● GIVEN TASK
Write out, word for word, the first line of the data below and every line after it through the one containing "closed, True), smoothAngle)".

● PROVIDED DATA
** START **

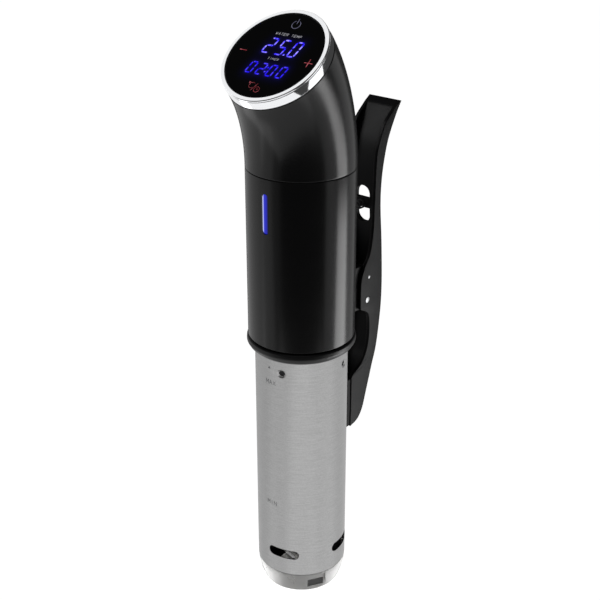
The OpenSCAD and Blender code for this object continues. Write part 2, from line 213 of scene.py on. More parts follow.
def turned(name, profile, path=upright, around=192, closed=True, smoothAngle=35):
    # a profile of (radius, distance along the path) carried round the path:
    # point = centre(s) + radius (cos a across + sin a along)
    profile = np.asarray(profile, float)
    centre, across, along = path(profile[:, 1])
    a = np.linspace(0, 2*np.pi, around, endpoint=False)
    radius = profile[:, 0][:, None, None]
    c, s = np.cos(a)[None, :, None], np.sin(a)[None, :, None]
    grid = centre[:, None] + radius*(c*across[:, None] + s*along[:, None])
    return meshObject(name, grid.reshape(-1, 3), gridFaces(len(profile), around, closed, True), smoothAngle)


def spline(knots, per):
    # a smooth curve through the knots (Catmull-Rom), per points to each stretch
    knots = np.asarray(knots, float)
    padded = np.vstack([2*knots[0] - knots[1], knots, 2*knots[-1] - knots[-2]])
    a, b, c, d = padded[:-3, None], padded[1:-2, None], padded[2:-1, None], padded[3:, None]
    t = (np.arange(per)/per)[None, :, None]
    curve = 0.5*(2*b + (c - a)*t + (2*a - 5*b + 4*c - d)*t**2 + (3*b - a - 3*c + d)*t**3)
    return np.vstack([curve.reshape(-1, knots.shape[1]), knots[-1:]])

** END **

● ANSWER FOR THIS EXERCISE
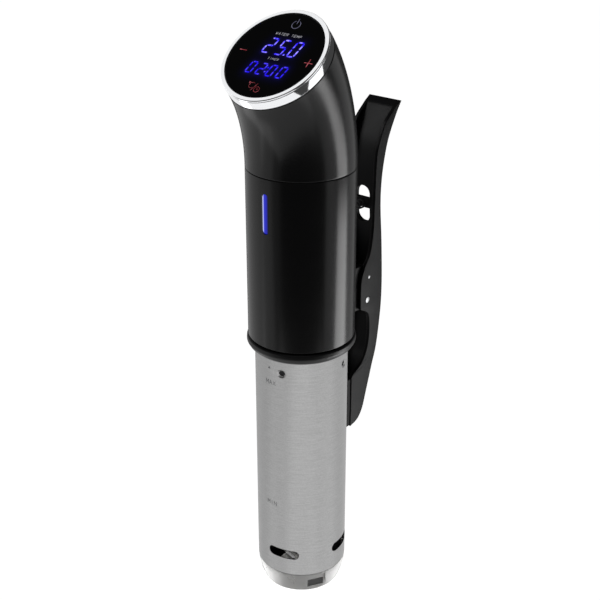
The OpenSCAD and Blender code for this object continues. Write part 2, from line 213 of scene.py on. More parts follow.
def turned(name, profile, path=upright, around=192, closed=True, smoothAngle=35):
    # a profile of (radius, distance along the path) carried round the path:
    # point = centre(s) + radius (cos a across + sin a along)
    profile = np.asarray(profile, float)
    centre, across, along = path(profile[:, 1])
    a = np.linspace(0, 2*np.pi, around, endpoint=False)
    radius = profile[:, 0][:, None, None]
    c, s = np.cos(a)[None, :, None], np.sin(a)[None, :, None]
    grid = centre[:, None] + radius*(c*across[:, None] + s*along[:, None])
    return meshObject(name, grid.reshape(-1, 3), gridFaces(len(profile), around, closed, True), smoothAngle)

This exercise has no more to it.